Author's Category Battle
| Category | Xiaomi 4 Pro | Acer ES Series 3 |
|---|---|---|
| Weight | ❌ Heavier to haul | ✅ Slightly lighter, easier |
| Range | ✅ Comfortable daily commuting | ❌ Short hops only |
| Max Speed | ✅ Holds limit confidently | ❌ Feels strained at cap |
| Power | ✅ Real torque, climbs hills | ❌ Struggles on inclines |
| Battery Size | ✅ Commuter-grade capacity | ❌ Small, range-limited pack |
| Suspension | ❌ No suspension present | ❌ No suspension present |
| Design | ✅ Refined, mature aesthetic | ❌ Looks cheaper up close |
| Safety | ✅ Stable, strong braking | ❌ Skittish solids, basic feel |
| Practicality | ✅ Better for real commuting | ❌ Limited by range, comfort |
| Comfort | ✅ Big tyres, roomy deck | ❌ Harsh, fatiguing ride |
| Features | ✅ App, self-sealing tyres | ❌ Basic, fewer smart tricks |
| Serviceability | ✅ Huge parts ecosystem | ❌ Limited third-party support |
| Customer Support | ✅ Wide retail backing | ✅ Established Acer networks |
| Fun Factor | ✅ Zippy, confidence inspiring | ❌ Sensible, slightly dull |
| Build Quality | ✅ Solid, low rattles | ❌ More "appliance-grade" |
| Component Quality | ✅ Better tyres, brakes, deck | ❌ Clearly cost-cut parts |
| Brand Name | ✅ Proven scooter reputation | ❌ New to scooters |
| Community | ✅ Huge user base, mods | ❌ Small, fewer resources |
| Lights (visibility) | ✅ Strong presence in traffic | ✅ Indicators, decent package |
| Lights (illumination) | ✅ Brighter, better throw | ❌ Adequate but modest |
| Acceleration | ✅ Brisk for a commuter | ❌ Gentle, often sluggish |
| Arrive with smile factor | ✅ Feels like a real vehicle | ❌ Feels like a gadget |
| Arrive relaxed factor | ✅ Less fatigue, more stable | ❌ Vibrations, more tiring |
| Charging speed | ❌ Long overnight charge | ✅ Quick office top-up |
| Reliability | ✅ Proven platform, robust | ❌ More unknown long-term |
| Folded practicality | ❌ Bulkier when folded | ✅ Smaller footprint folded |
| Ease of transport | ❌ Heavier, awkward stairs | ✅ Easier carry, compact |
| Handling | ✅ Stable, predictable | ❌ Nervous on rough ground |
| Braking performance | ✅ Stronger, more controlled | ❌ Adequate, less reassuring |
| Riding position | ✅ Better for taller riders | ❌ Fixed, lowish bars |
| Handlebar quality | ✅ Sturdy, low flex | ❌ More basic feel |
| Throttle response | ✅ Smooth, strong modes | ❌ Mild, slightly anaemic |
| Dashboard/Display | ✅ Clear, integrated well | ❌ Harder to read in sun |
| Security (locking) | ✅ App lock, easy hardware | ❌ Fewer locking points |
| Weather protection | ❌ Slightly lower rating | ✅ Better splash tolerance |
| Resale value | ✅ Strong second-hand demand | ❌ Likely weaker resale |
| Tuning potential | ✅ Huge modding community | ❌ Very limited options |
| Ease of maintenance | ✅ Parts, guides everywhere | ✅ Solids, simple hardware |
| Value for Money | ✅ For serious daily commuters | ✅ For tight-budget beginners |
Overall Winner Declaration
In the Numbers Freaks Corner, the XIAOMI 4 Pro scores 5 points against the ACER ES Series 3's 5. In the Author's Category Battle, the XIAOMI 4 Pro gets 33 ✅ versus 9 ✅ for ACER ES Series 3 (with a few ties sprinkled in).

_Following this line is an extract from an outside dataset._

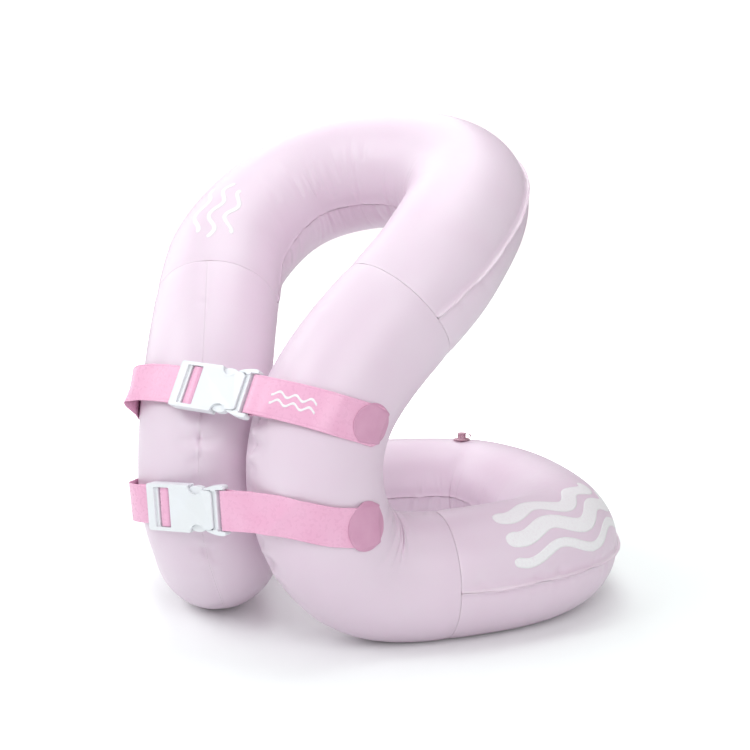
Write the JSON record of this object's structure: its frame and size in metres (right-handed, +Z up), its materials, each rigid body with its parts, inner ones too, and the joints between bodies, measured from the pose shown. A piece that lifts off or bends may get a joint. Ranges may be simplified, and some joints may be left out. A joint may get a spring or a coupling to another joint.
{
  "type": "inflatable swim vest",
  "caption": "Inflatable swim vest: one air tube folded into a neck loop, two chest legs and a waist loop, closed by two straps with side-release buckles.",
  "frame": {"origin": "bottom centre of the bounding box, on the floor the waist loop rests on", "axes": "+Z up, the wearer faces -Y, +X to the wearer's left"},
  "size_m": [0.553, 0.6392, 0.539],
  "materials": {
    "film": "satin",
    "strap": "satin",
    "weld_patch": "satin",
    "buckle": "satin",
    "valve": "gloss"
  },
  "bodies": {
    "vest": {"left_leg_inner_panel": "film", "left_leg_outer_panel": "film", "lower_buckle_socket": "buckle", "lower_left_patch": "weld_patch", "lower_left_strap": "strap", "lower_right_patch": "weld_patch", "lower_right_strap": "strap", "neck_back_panel": "film", "neck_front_panel": "film", "right_leg_inner_panel": "film", "right_leg_outer_panel": "film", "upper_buckle_socket": "buckle", "upper_left_patch": "weld_patch", "upper_left_strap": "strap", "upper_right_patch": "weld_patch", "upper_right_strap": "strap", "valve_body": "valve", "valve_tether": "valve", "waist_lower_panel": "film", "waist_upper_panel": "film"},
    "upper_plug": {"upper_buckle_plug": "buckle"},
    "upper_top_arm": {"upper_buckle_top_arm": "buckle"},
    "upper_bottom_arm": {"upper_buckle_bottom_arm": "buckle"},
    "lower_plug": {"lower_buckle_plug": "buckle"},
    "lower_top_arm": {"lower_buckle_top_arm": "buckle"},
    "lower_bottom_arm": {"lower_buckle_bottom_arm": "buckle"},
    "valve_plug": {"valve_plug": "valve"}
  },
  "joints": [
    {"name": "upper_plug_slide", "type": "slide", "parent": "vest", "child": "upper_plug", "axis": [0.9986, -0.0246, -0.0462], "range_m": [0, 0.038], "deforming": ["upper_right_strap", "upper_buckle_top_arm", "upper_buckle_bottom_arm"]},
    {"name": "upper_top_arm_squeeze", "type": "hinge", "parent": "upper_plug", "child": "upper_top_arm", "pos_m": [0.02295, -0.2905, 0.26847], "axis": [0, -0.8829, 0.4695], "range_deg": [0, 12], "stiffness_Nm_per_rad": 0.5},
    {"name": "upper_bottom_arm_squeeze", "type": "hinge", "parent": "upper_plug", "child": "upper_bottom_arm", "pos_m": [0.02177, -0.301, 0.24872], "axis": [0, 0.8829, -0.4695], "range_deg": [0, 12], "stiffness_Nm_per_rad": 0.5},
    {"name": "lower_plug_slide", "type": "slide", "parent": "vest", "child": "lower_plug", "axis": [0.9981, -0.0005, 0.061], "range_m": [0, 0.038], "deforming": ["lower_right_strap", "lower_buckle_top_arm", "lower_buckle_bottom_arm"]},
    {"name": "lower_top_arm_squeeze", "type": "hinge", "parent": "lower_plug", "child": "lower_top_arm", "pos_m": [0.00106, -0.31311, 0.16103], "axis": [0, -1, -0.0087], "range_deg": [0, 12], "stiffness_Nm_per_rad": 0.5},
    {"name": "lower_bottom_arm_squeeze", "type": "hinge", "parent": "lower_plug", "child": "lower_bottom_arm", "pos_m": [0.00243, -0.31292, 0.13868], "axis": [0, 1, 0.0087], "range_deg": [0, 12], "stiffness_Nm_per_rad": 0.5},
    {"name": "valve_plug_pull", "type": "slide", "parent": "vest", "child": "valve_plug", "axis": [0, 0, 1], "range_m": [0, 0.012], "deforming": ["valve_tether"]}
  ],
  "couplings": [
    {"joint": "upper_bottom_arm_squeeze", "follows": "upper_top_arm_squeeze", "ratio": 1},
    {"joint": "lower_bottom_arm_squeeze", "follows": "lower_top_arm_squeeze", "ratio": 1}
  ]
}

Totals: XIAOMI 4 Pro scores 38, ACER ES Series 3 scores 14.
Based on the scoring, the XIAOMI 4 Pro is our overall winner. When you live with both, the Xiaomi 4 Pro simply feels more like a trustworthy partner and less like a compromise; it shrinks the city in a way you can rely on, not just occasionally enjoy. The Acer ES Series 3 has its charm as a cheap, low-commitment way into scooting, but you're constantly reminded of what you gave up to hit that price. If you care about how every ride feels - not just that it technically happens - the Xiaomi is the scooter that will keep you happier, longer, and much less tempted to upgrade six months down the line.
That's our verdict when we try to stay objective – but hey, riding is mostly about emotions anyway, so pick the one that will make you look forward to your commute every single day.